Auditor General Junias Kandjeke has given the Kavango West Regional Council an adverse audit opinion for the 2020/2021 financial year.
“The financial statements do not present fairly, in all material respects, the financial position of the Kavango East Regional Council as of 31 March 2020 and 2021, and its financial performance and cash flows for the year then ended in accordance with International Public Sector Accounting Standards (IPSAS),” Kandjeke says in his report, tabled in the National Assembly for scrutiny last month.
An adverse opinion is the most negative type of audit opinion. It is given when an auditor concludes that financial statements are significantly misstated and unreliable, containing material and pervasive errors that prevent them from fairly presenting a given entity’s financial position.
In his report, the top public auditor cites the unexplained material adjustments made to retained earnings as one of the bases for his opinion.

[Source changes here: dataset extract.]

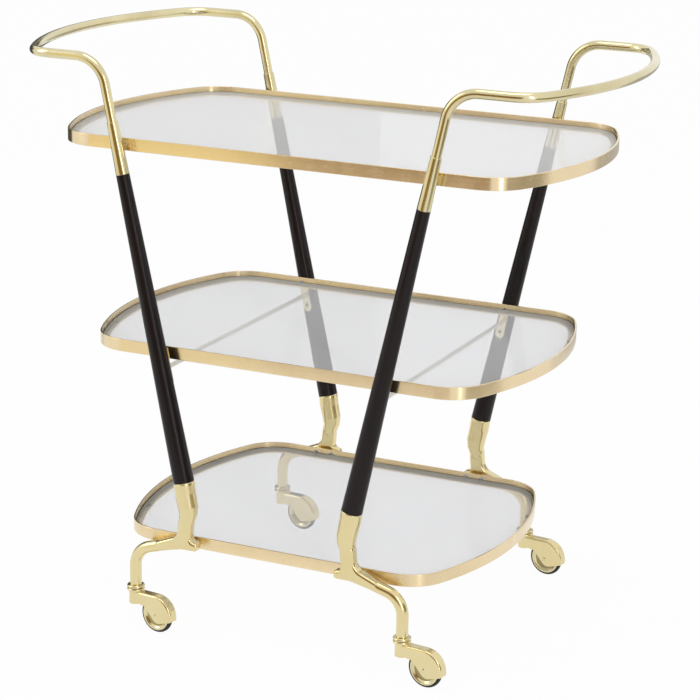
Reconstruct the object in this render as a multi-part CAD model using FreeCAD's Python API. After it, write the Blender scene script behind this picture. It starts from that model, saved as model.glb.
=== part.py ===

“The audit found that the council made adjustments by way of journals affecting its retained earnings balance amounting to N$21.9 million. However, no detailed explanations or supporting information were provided regarding the adjustments. Furthermore, the auditors noted that there was no indication that these adjustments were approved by the council,” Kandjeke said.
He also flagged non-compliance with IPSAS.
“The audit found that the Kavango East Regional Council did not disclose an opening statement of financial position as required in terms of paragraph 15 of IPSAS 33, which states that ‘a first-time adopter shall prepare and present an opening statement of financial position at the date of adoption of IPSAS.’ This is the starting point for its accounting in accordance with accrual basis IPSAS. An opening statement of financial position should show financial assets, financial liabilities, moveable assets and any other assets and liabilities,” the AG said.
The absence of an opening statement of financial position further results in the prior period (2019) balance not corresponding to the prior period signed audit report, he noted.
The council also failed to disclose related party information in the financial statements as required in terms of paragraph 34 of IPSAS.
It states that: “An entity shall disclose: (a) The aggregate remuneration of key management personnel and the number of individuals, determined on a full-time equivalent basis, receiving remuneration within this category, showing separately major classes of key management personnel and including a description of each class; (b) The total amount of all other remuneration and compensation provided to key management personnel and close members of the family of key management personnel.”
Assets
In addition, the auditors noted differences of N$26.3 million (2020) and N$29.6 million between the net book value amounts on the fixed assets register of N$70.3 million (2020) and N$66.7 million (2021) and the net book values disclosed in the financial statement amount of N$96.6 million (2020) and N$96.4 million (2021).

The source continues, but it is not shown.